We ducked into a little Italian restaurant where we were greeted with a delicious plate of warm garlic, cheese and tomato bread as we sat down at a table.
Ellie tried cannelloni for the first time and loved it. Place a plate of any type of stuffed pasta in front of that girl and she is in heaven. Leah enjoyed a plate of spaghetti bolognese, one of her favorites. And Eric and I shared a pizza, as well as several bites of the girls’ dishes.
After filling our bellies, we headed back outside into the now dark streets of London.
We wandered from street to street, each one different from the one before. You’re on a dark quiet street one moment with only the light of a few well-spaced streetlights to see by, and the next you are walking down a street in Chinatown with bright, colorful balls of light hanging overhead and people everywhere.

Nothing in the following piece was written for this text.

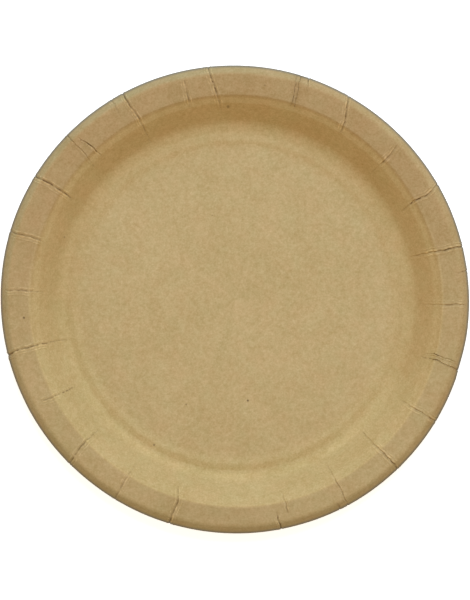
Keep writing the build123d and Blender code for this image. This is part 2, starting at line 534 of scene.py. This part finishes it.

We walked through Leicester Square, passing an M&M store with four floors. Call me naïve, but I was not aware that M&Ms had their own gigantic four floor stores. And they are popular. We went it just to see it and the store was packed with people. For the rest of our visit, we noticed people everywhere carrying the distinctly yellow bags full of M&M merchandize.
We ended our night in Piccadilly Circus, a junction where four major roads meet coming from odd directions and huge neon signs flash overhead.
People, cars and double-decker buses whizzed by in all directions beneath the six enormous video screens that adorn the buildings on the north side of the junction. Street performs put on shows as tourist stopped to watch. We were all tired from a long day on our feet so we headed back down into the Underground for the ride to the hotel. We needed rest for tomorrow would be another day in London.